At home, the fight for cultural dominance came out subtly. It was never said outright where my siblings and I fell on the scale of Latinx to Japanese, but influencing our places on that scale lead to battles between the two cultural matriarchs. Latinx and Japanese cultures seemed to be opposing camps. The fact that my mother and father got along at all astonished people. For us kids, the challenge was how these two cultures were supposed to blend in us. The matriarchs held so much pride for their respective heritages that it would have been a wound to the soul if any of the kids favored one culture over the other. The most explicit form of showing cultural favoritism, it turned out, was what language we chose to speak.
For my grandmother, speaking Spanish was not only a cultural value but practical. It was used in my Latinx populated Florida, and translators were always in high demand. My mother had no argument about Japanese being practical for everyday usage, but it was a great business language and would apparently stick out on a resume. My mother would add on, “It would also make Baba [my maternal grandmother] really happy,” to the end of her spiels.
The games began when I started talking. As the oldest, the fight for my culture was more drastic. Every argument was an experimental pitch for the matriarchs, and I made it more difficult by listening and agreeing with every one of them. Naturally, my mother started with the upper hand. Every word that came out of my mouth after “Mama” and “Papa” was coached to be Japanese. She used it heavily around me and played Japanese children’s shows on TV. I can still remember those shows better than any other American program. My father also started cooing in her tongue instead of Spanish or English. My father’s betrayal was a worse blow to my grandmother. When I was a toddler, my mother began taking me back to Japan. I’d spend months in her homeland. In a short walk to the train station, we could watch the environment bloom into mountains and rice paddies of the countryside or watch buildings rise into a glass city-scape. In the summer, giant floats rising up two-stories would sit outside every station, waiting to be carried by dozens of men during a festival. It was a whole new world from suburban Florida. I wouldn’t see a Spanish speaking country until I was seventeen.

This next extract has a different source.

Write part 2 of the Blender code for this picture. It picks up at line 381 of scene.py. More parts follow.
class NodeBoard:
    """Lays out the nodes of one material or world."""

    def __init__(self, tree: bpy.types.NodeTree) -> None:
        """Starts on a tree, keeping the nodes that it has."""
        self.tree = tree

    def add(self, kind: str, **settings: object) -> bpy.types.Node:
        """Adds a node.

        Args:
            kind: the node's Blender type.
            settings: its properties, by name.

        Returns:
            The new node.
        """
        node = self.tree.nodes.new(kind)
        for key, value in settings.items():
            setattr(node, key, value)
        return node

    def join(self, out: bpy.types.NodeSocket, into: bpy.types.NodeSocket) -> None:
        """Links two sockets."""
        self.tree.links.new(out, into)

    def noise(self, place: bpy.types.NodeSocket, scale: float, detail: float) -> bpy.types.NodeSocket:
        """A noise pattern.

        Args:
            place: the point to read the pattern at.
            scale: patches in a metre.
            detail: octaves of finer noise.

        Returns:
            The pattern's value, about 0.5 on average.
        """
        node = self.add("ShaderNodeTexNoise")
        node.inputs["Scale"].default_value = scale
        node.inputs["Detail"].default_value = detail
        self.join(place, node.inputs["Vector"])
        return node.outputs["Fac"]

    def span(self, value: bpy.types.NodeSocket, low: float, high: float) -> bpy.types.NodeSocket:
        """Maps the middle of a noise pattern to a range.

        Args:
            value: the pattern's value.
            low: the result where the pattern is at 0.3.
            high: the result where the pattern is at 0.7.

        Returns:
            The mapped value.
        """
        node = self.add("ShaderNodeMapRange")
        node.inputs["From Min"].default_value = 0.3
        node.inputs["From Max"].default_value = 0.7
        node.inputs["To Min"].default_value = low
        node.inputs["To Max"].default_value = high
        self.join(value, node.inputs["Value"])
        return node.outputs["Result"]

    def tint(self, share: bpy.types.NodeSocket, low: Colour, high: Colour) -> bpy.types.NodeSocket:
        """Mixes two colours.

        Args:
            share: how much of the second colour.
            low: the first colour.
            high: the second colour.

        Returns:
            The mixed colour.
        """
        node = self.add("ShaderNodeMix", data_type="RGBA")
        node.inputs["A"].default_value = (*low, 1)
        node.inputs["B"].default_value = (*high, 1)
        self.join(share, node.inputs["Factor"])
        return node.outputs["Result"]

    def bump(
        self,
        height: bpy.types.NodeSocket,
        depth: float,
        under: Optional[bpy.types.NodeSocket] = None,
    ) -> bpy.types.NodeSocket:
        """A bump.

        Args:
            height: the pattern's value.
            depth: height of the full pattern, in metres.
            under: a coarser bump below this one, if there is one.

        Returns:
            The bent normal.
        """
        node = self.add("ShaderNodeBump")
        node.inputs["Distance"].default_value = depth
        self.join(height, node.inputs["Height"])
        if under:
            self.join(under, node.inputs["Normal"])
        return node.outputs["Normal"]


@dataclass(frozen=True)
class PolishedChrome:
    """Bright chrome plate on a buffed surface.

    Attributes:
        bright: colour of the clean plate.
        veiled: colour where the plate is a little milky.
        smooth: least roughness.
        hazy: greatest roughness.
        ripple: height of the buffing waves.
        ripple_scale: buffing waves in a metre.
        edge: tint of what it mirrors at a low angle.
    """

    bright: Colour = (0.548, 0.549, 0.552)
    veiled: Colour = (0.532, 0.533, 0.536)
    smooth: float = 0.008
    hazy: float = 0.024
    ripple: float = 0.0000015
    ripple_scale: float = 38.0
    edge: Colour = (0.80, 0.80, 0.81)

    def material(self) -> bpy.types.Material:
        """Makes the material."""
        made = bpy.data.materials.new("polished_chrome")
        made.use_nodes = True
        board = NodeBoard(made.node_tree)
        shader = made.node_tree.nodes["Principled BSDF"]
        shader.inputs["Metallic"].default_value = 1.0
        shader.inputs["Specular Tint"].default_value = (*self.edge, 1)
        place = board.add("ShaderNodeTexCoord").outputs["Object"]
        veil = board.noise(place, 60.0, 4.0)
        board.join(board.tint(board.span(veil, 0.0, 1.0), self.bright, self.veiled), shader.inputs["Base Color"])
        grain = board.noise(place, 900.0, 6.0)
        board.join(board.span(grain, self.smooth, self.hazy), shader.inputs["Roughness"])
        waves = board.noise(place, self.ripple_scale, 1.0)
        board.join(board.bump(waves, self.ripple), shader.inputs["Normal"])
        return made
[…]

My grandmother still couldn’t get a word of Spanish out of me, but she gained an ally when I entered school. The entire Florida public school system stood on her side. My best friends at school spoke Spanish; I started having playdates in Spanish speaking homes, and I had Spanish class during a wheel of electives in elementary school. I became excited about being Latina, but I was and still am mesmerized by trips in Japan. The only problem was that even with all the exposure, I wasn’t learning Spanish.

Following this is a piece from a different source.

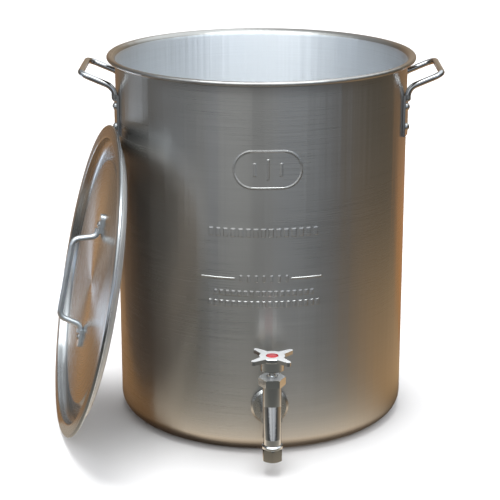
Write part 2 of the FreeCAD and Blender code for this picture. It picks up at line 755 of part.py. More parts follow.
def spout_solid():
    """Leaning spout between two level circles, and its straight end with collar and thread."""
    lean = -s["spout_lean"].value
    circles = []
    for label, radius, offset, height in (
            ("spout_upper", s["spout_root"], 0.0, s["spout_top"]),
            ("spout_lower", s["spout_radius"], lean, s["spout_low"])):
        circle = doc.addObject("Part::Circle", label)
        bind(circle, "Radius", radius)
        circle.Placement = Placement(Vector(0, offset, height.value), Rotation())
        circles.append(circle)
    loft = doc.addObject("Part::Loft", "spout_loft")
    loft.Sections = circles
    loft.Solid = True
    bevel = s["collar_bevel"]
    collar, low, high = s["collar_radius"], s["collar_bottom"], s["collar_top"]
    end = turned("spout_end", [
        (0, s["tail_bottom"]), (s["tail_radius"], s["tail_bottom"]), (s["tail_radius"], low),
        (collar - bevel, low), (collar, low + bevel), (collar, high - bevel), (collar - bevel, high),
        (s["spout_radius"], high), (s["spout_radius"], s["spout_low"]), (0, s["spout_low"])])
    end.Placement = Placement(Vector(0, lean, 0), Rotation())
    return [loft, end]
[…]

Even worse, my mother stopped speaking Japanese at home. We became accustomed to only hearing it when Mama was on the phone or someone turned on anime. My younger sister was far more stubborn and more likely to speak out than me. She didn’t take to Japanese and neither did my brother after her. When my sister was approached with Spanish, she resented the class and declared that she hated the language. Presently, both my siblings are monolingual.

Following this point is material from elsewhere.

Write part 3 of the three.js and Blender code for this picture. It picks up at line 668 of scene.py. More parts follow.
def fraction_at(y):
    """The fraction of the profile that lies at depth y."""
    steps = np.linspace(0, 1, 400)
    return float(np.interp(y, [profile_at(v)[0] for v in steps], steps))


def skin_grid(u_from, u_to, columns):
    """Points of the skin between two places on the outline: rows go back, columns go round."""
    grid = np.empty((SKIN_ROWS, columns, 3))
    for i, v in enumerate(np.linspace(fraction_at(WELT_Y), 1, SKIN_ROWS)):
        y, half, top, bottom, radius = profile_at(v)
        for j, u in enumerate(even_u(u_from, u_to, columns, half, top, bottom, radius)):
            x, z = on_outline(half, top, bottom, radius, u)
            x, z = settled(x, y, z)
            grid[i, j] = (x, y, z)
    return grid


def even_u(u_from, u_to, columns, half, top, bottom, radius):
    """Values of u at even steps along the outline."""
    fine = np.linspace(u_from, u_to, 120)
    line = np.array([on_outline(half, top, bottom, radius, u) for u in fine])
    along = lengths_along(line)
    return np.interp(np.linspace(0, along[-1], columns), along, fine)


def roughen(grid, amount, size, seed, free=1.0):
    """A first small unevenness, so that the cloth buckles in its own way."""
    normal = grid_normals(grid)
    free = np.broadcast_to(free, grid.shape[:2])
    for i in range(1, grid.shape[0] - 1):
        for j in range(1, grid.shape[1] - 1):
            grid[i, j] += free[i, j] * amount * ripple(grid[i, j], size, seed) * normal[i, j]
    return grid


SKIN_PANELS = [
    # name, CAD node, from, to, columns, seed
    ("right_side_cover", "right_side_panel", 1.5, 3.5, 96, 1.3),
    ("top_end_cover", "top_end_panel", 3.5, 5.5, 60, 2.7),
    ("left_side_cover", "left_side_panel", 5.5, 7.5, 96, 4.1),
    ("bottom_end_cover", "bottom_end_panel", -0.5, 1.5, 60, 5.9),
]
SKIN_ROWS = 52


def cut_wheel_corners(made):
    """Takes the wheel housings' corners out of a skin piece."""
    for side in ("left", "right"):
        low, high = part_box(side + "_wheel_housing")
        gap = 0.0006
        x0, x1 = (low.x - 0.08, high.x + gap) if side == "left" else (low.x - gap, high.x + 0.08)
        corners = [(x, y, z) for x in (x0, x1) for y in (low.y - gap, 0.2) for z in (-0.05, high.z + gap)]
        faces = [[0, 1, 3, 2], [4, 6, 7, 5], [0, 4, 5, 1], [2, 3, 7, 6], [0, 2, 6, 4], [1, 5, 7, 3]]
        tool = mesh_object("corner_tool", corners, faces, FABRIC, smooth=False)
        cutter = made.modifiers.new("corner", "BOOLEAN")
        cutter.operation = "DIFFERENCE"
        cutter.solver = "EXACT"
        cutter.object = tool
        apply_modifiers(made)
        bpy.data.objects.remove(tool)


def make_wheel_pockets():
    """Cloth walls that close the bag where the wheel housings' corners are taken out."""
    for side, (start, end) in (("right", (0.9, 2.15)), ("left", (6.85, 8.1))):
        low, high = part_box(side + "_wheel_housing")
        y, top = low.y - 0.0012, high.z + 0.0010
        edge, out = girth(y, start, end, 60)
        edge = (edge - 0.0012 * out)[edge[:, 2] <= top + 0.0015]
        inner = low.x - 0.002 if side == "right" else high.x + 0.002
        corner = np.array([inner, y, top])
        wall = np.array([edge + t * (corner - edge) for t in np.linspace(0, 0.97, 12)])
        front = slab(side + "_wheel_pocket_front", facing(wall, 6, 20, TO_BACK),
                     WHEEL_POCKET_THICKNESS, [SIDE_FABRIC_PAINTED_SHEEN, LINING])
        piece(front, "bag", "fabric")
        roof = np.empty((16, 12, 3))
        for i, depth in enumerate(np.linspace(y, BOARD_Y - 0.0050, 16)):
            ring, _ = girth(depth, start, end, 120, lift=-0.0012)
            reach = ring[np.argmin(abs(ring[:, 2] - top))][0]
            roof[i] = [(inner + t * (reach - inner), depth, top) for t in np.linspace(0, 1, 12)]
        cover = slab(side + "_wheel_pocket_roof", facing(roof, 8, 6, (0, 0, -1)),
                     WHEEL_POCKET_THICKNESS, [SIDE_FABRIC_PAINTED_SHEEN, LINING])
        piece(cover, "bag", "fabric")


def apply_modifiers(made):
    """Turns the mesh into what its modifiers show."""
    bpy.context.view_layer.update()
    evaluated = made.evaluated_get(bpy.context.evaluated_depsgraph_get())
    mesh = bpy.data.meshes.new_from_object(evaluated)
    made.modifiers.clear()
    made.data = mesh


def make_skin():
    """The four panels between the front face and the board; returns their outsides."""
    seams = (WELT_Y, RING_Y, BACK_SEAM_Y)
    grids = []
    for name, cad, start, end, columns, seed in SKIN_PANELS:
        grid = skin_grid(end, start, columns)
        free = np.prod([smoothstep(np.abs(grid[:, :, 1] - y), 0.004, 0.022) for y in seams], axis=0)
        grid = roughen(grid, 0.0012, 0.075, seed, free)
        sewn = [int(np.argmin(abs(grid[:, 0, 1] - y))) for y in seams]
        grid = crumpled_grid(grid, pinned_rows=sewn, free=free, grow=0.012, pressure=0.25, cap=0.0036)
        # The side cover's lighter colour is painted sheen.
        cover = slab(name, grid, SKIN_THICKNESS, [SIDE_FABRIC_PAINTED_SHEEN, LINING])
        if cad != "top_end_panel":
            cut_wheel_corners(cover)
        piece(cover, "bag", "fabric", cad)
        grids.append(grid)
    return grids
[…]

As I grew up, I started to see how foolish the whole situation was. Not only did my mother and grandmother have uneasy tension for years, but neither had really succeeded. By the end of high school, the only success that came out of my mother’s early victories was that I could comprehend simple Japanese. I could overhear conversations and understand most of them. I also had exposure to the written language through a pen pal (whose letters made Google Translate my best friend). At the cusp of high school, Japanese, although weary and bloody, seemed to be winning.
Then, when it came time for me to pick high school electives, my father rose from the stands and picked a side. I jokingly toyed with the idea of taking French in high school instead, claiming that French would be “unique”. His opinion: not taking Spanish in high school was idiotic. The final blow. I started taking classes for real this time. My grandmother felt like a champion and she was exceedingly proud of any work or progress I made in class. The next time my mother took a trip to Japan, my grandmother brought me to Columbia. My mother’s compromise was that I take Japanese in college.
At this point, I’m still not fluent in either language. I took four years of Spanish and spent a month in Colombia, but I still can’t hold a substantial conversation. In Japanese, I can hold simple conversations and maybe survive in Tokyo on my own, but that’s about where my abilities end. While my matriarchs were consumed by exerting cultural dominance, I ended up in a confusing identity crisis. According to my friends, I’m not Latina because I don’t speak the language and don’t look like one. According to my family, I’m not Japanese because I’m too loud and have become so far removed from the culture.
Despite being faced with other’s opinions of my language repertoire, I have my own unpopular opinion. I was never going to be able to simply pick a side, and the fight for my tongue was for nothing. The toddler in the trophy case grew up and broke it so no one won. I was sixteen when my sister mentioned our family language battle. She said, “You know, I think they did it wrong. They should have taught us Spanish and Japanese as babies so they could raise those super-human language mutants you hear about.” Although she was probably more interested in the “super-human, mutant” part, I couldn’t have agreed more. Through high school, I carried a frustration of not knowing either language. The high school classes were never enough as the vocabulary became increasingly trivial and less applicable. I only could have learned Japanese effectively at home, but even that felt out of reach as I grew closer to leaving for college. Even without knowing both languages, they were exceedingly important to me. I’m considered a heritage speaker of both languages, but my relationship with both of them are complicated. My mother declared that I would take Japanese in college, but it wasn’t as if I hadn’t already planned to. As a college student, learning both languages fully and connecting to my heritage was a priority. My parents’ struggle for a bilingual child left me unsatisfied. I was raised surrounded by two languages but left inept in both. I was born to Spanish and Japanese speakers, and just like I couldn’t pick a side, I also couldn’t pick a tongue. I’m still trying to connect to my heritage through language, but it’s a lesson I’ve learned for any future children of mine. Maybe I won’t raise the superhuman mutants from my sister’s imagination, but I hope I’ll be able to give them a heritage language to carry through life.
I’ve grown to be able to look into how my relationship with culture and language have developed. Growing up, it always felt as though I was picking sides. As Yildiz writes, it seemed like I could only paint my tongue one color. Leaving home and figuring things out for myself, I now take ownership of both languages, however little I can use them. They’re pieces in my identity, and so long as I carry them with pride, together they represent me.